→ **PROBLEM**: Nothing but the lines from the line that contains "before = set(bpy.data.objects)" through the line that contains "square: float" should appear in the output, each reproduced exactly.
╭─ GIVEN DATA
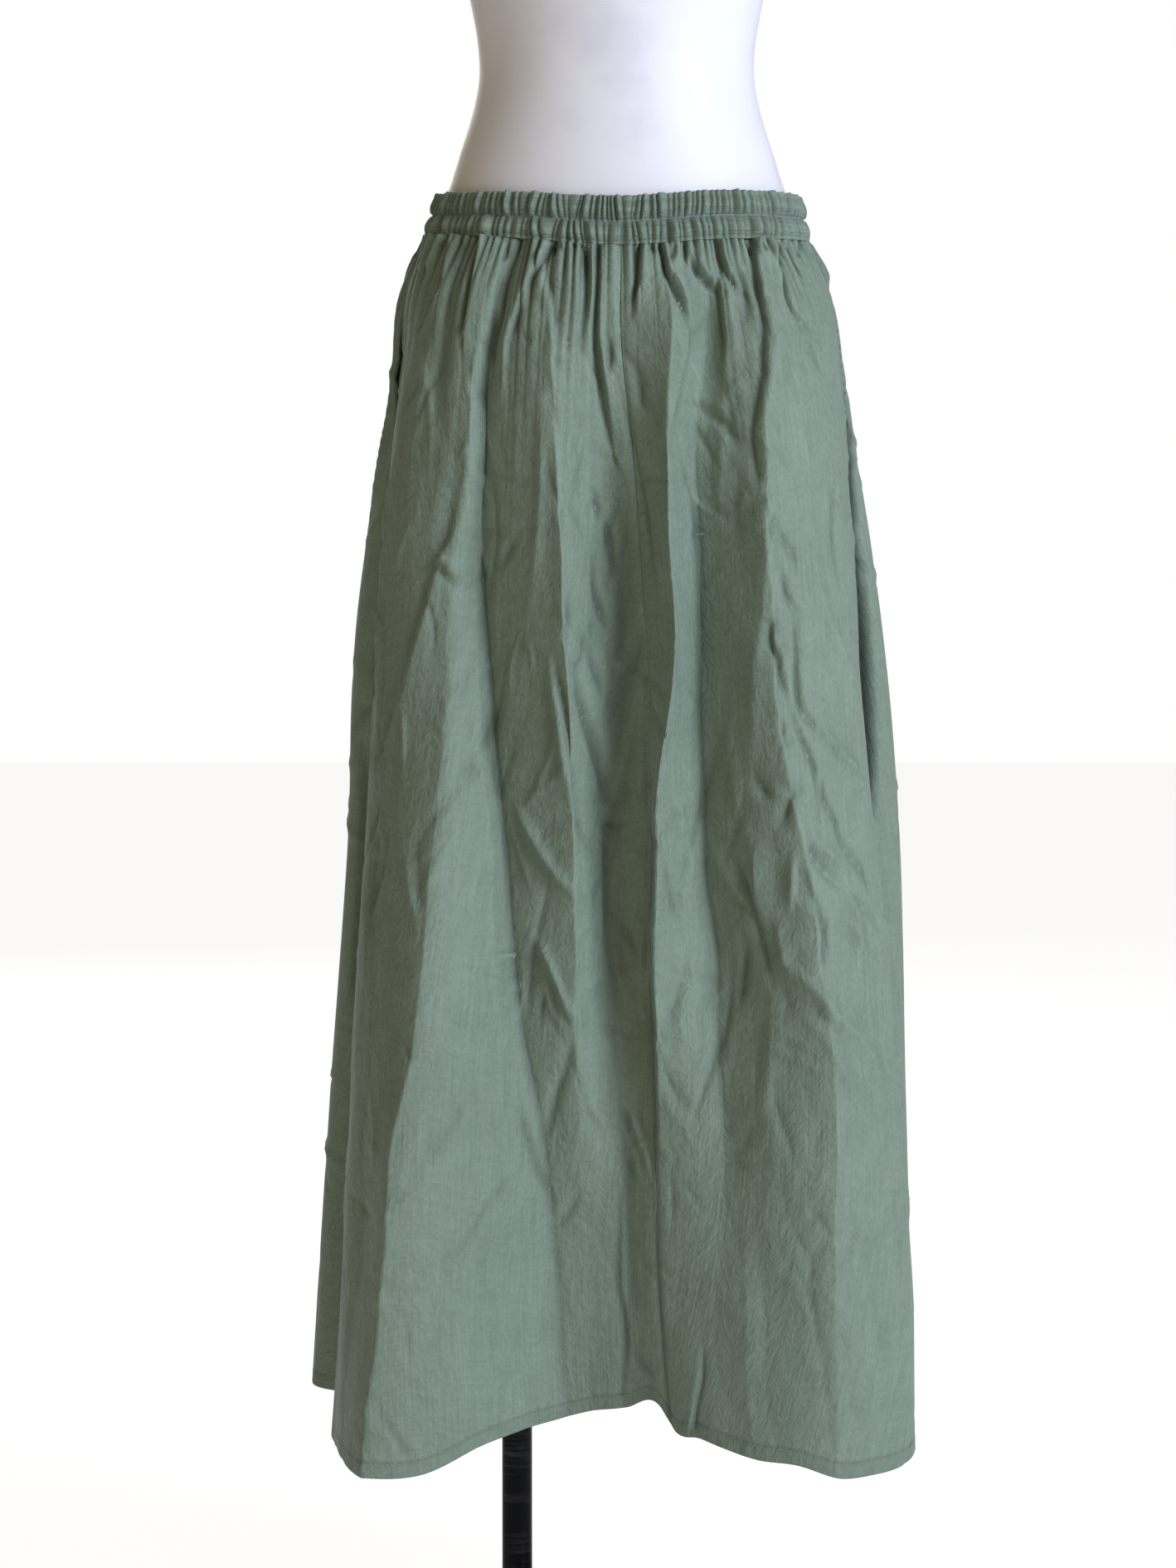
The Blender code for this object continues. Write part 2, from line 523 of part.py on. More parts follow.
def turned_collar(name, x, y, radius, low, high, bore, finish):
    """Collar with a round bore and an eased top and bottom edge."""
    angles = np.linspace(0.0, 2.0 * math.pi, ROUND_COLUMNS, endpoint=False)

    def circle(size, height):
        return np.stack([x + size * np.sin(angles), y - size * np.cos(angles),
                         np.full(ROUND_COLUMNS, height)], axis=-1)

    profile = ((radius - EDGE_ROUND, low), (radius, low + EDGE_ROUND),
               (radius, high - EDGE_ROUND), (radius - EDGE_ROUND, high))
    outer = np.array([circle(size, height) for size, height in profile])
    inner = np.array([circle(bore, height) for _, height in profile])
    return ring_wall(name, outer, inner, finish)


def stand(black, plate):
    """Base plate, pole and the two collars that hold the pole."""
    turned_solid("stand_base", 0.0, 0.0,
                 ((BASE_RADIUS - EDGE_ROUND, 0.0), (BASE_RADIUS, EDGE_ROUND),
                  (BASE_RADIUS, BASE_HEIGHT - EDGE_ROUND), (BASE_RADIUS - EDGE_ROUND, BASE_HEIGHT)),
                 plate)
    foot = BASE_HEIGHT + SEAM_GAP
    form_foot = FORM_SECTIONS[0].height - SEAM_GAP
    turned_solid("stand_pole", POLE_X, POLE_Y,
                 ((POLE_RADIUS, foot), (POLE_RADIUS, form_foot)), black)
    bore = POLE_RADIUS + SEAM_GAP
    turned_collar("stand_collar", POLE_X, POLE_Y, COLLAR_RADIUS, foot, foot + COLLAR_HEIGHT,
                  bore, black)
    turned_collar("form_socket", POLE_X, POLE_Y, SOCKET_RADIUS, form_foot - SOCKET_HEIGHT,
                  form_foot, bore, black)


def neck_cap(finish):
    """Plain domed cap on the neck."""
    top = FORM_SECTIONS[-1]
    foot = top.height + SEAM_GAP
    radius = 0.5 * (top.half_width + top.front)
    profile = [(radius * mark.radius, foot + NECK_CAP_HEIGHT * mark.height)
               for mark in NECK_CAP_PROFILE]
    turned_solid("form_neck_cap", 0.0, 0.5 * (top.back - top.front), profile, finish)


def skirt(cloth):
    """Three panels, two pocket bags and the band."""
    left_front = tuple(mark - 360.0 for mark in LEFT_SEAM)
    panel("skirt_front_left", left_front, CENTRE_SEAM, FRONT_COLUMNS, cloth, mouth_first=True)
    panel("skirt_front_right", CENTRE_SEAM, RIGHT_SEAM, FRONT_COLUMNS, cloth, mouth_last=True)
    panel("skirt_back", RIGHT_SEAM, LEFT_SEAM, BACK_COLUMNS, cloth,
          mouth_first=True, mouth_last=True)
    pocket_bag("pocket_bag_left", LEFT_SEAM, -1.0, cloth)
    pocket_bag("pocket_bag_right", RIGHT_SEAM, 1.0, cloth)
    waistband(cloth)


def main():
    clear_scene()
    cloth = material("sage_cloth", (0.17, 0.22, 0.18), 0.75)
    shell = material("form_shell", (0.78, 0.80, 0.86), 0.45)
    black = material("gloss_black", (0.012, 0.012, 0.014), 0.22)
    grey = material("cap_grey", (0.42, 0.43, 0.46), 0.45)
    plate = material("base_black", (0.02, 0.02, 0.022), 0.35)
    skirt(cloth)
    torso(shell)
    neck_cap(grey)
    stand(black, plate)


main()
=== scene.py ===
"""Finished look of an a-line skirt with a two-row elastic waist on its limbless dress form.

Units are metres, +Z is up, the shown front faces -Y and +X is to the right. Angles go round
the body from the centre front, positive towards +X. A drop of 0 is the waist seam and a drop
of 1 is the hem. Every piece is worked out in place, with its object at the origin.
"""
import logging
import math
from collections.abc import Callable, Sequence
from dataclasses import dataclass
from enum import Enum
from typing import Any, NamedTuple

import bpy
import numpy as np
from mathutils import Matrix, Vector


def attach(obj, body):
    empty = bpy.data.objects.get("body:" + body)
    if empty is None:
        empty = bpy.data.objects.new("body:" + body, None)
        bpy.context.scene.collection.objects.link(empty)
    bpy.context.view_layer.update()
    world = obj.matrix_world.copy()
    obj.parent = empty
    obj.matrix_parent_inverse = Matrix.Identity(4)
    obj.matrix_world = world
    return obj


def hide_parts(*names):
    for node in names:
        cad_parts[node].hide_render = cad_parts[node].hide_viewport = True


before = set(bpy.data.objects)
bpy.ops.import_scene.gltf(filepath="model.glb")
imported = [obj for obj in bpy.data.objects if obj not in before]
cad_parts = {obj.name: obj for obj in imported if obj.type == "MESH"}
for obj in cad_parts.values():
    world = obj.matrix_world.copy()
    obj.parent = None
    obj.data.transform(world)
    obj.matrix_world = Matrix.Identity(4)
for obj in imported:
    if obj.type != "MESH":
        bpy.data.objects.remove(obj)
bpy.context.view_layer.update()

MM = 0.001
TURN = 2.0 * math.pi
MEAN_RADIUS = 0.19             # of the skirt, where a length becomes an angle
ROOT = "root"
THREAD_MAP = "thread"          # UV map in metres of cloth: u along the weft, v along the warp
PAINTED_SHADE = "hollow"              # painted shade in folds: how deep in a fold a point lies, 0 on open cloth, 1 in a fold

log = logging.getLogger("skirt")
Array = np.ndarray
Colour = tuple[float, float, float]
Piece = bpy.types.Object
Finish = bpy.types.Material
Socket = bpy.types.NodeSocket


class Slot(Enum):
    """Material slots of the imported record."""

    CLOTH = "sage_cloth"
    SHELL = "form_shell"
    CAP = "cap_grey"
    POLE = "pole_black"
    BASE = "base_black"


class Side(Enum):
    """Sides of the skirt as seen from the front, as signs of x."""

    LEFT = -1.0
    RIGHT = 1.0


# ------------------------------------------------------------------ tables
class Section(NamedTuple):
    """Half sizes of the skirt's plain ring at a height, before its folds."""

    height: float
    left: float
    right: float
    front: float
    back: float
    square: float


SECTIONS = (
    Section(1.052, 0.14, 0.141, 0.103, 0.104, 2.0),
    Section(1.01, 0.158, 0.16, 0.115, 0.116, 2.1),
    Section(0.96, 0.165, 0.1705, 0.122, 0.125, 2.2),
    Section(0.9, 0.175, 0.18, 0.127, 0.135, 2.25),
    Section(0.78, 0.1935, 0.1975, 0.138, 0.15, 2.35),
    Section(0.6, 0.2015, 0.2125, 0.152, 0.168, 2.45),
    Section(0.42, 0.2145, 0.218, 0.166, 0.185, 2.5),
    Section(0.2, 0.229, 0.223, 0.178, 0.202, 2.5),
)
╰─
→ **SOLUTION FOR THIS PROBLEM**:
before = set(bpy.data.objects)
bpy.ops.import_scene.gltf(filepath="model.glb")
imported = [obj for obj in bpy.data.objects if obj not in before]
cad_parts = {obj.name: obj for obj in imported if obj.type == "MESH"}
for obj in cad_parts.values():
    world = obj.matrix_world.copy()
    obj.parent = None
    obj.data.transform(world)
    obj.matrix_world = Matrix.Identity(4)
for obj in imported:
    if obj.type != "MESH":
        bpy.data.objects.remove(obj)
bpy.context.view_layer.update()

MM = 0.001
TURN = 2.0 * math.pi
MEAN_RADIUS = 0.19             # of the skirt, where a length becomes an angle
ROOT = "root"
THREAD_MAP = "thread"          # UV map in metres of cloth: u along the weft, v along the warp
PAINTED_SHADE = "hollow"              # painted shade in folds: how deep in a fold a point lies, 0 on open cloth, 1 in a fold

log = logging.getLogger("skirt")
Array = np.ndarray
Colour = tuple[float, float, float]
Piece = bpy.types.Object
Finish = bpy.types.Material
Socket = bpy.types.NodeSocket


class Slot(Enum):
    """Material slots of the imported record."""

    CLOTH = "sage_cloth"
    SHELL = "form_shell"
    CAP = "cap_grey"
    POLE = "pole_black"
    BASE = "base_black"


class Side(Enum):
    """Sides of the skirt as seen from the front, as signs of x."""

    LEFT = -1.0
    RIGHT = 1.0


# ------------------------------------------------------------------ tables
class Section(NamedTuple):
    """Half sizes of the skirt's plain ring at a height, before its folds."""

    height: float
    left: float
    right: float
    front: float
    back: float
    square: float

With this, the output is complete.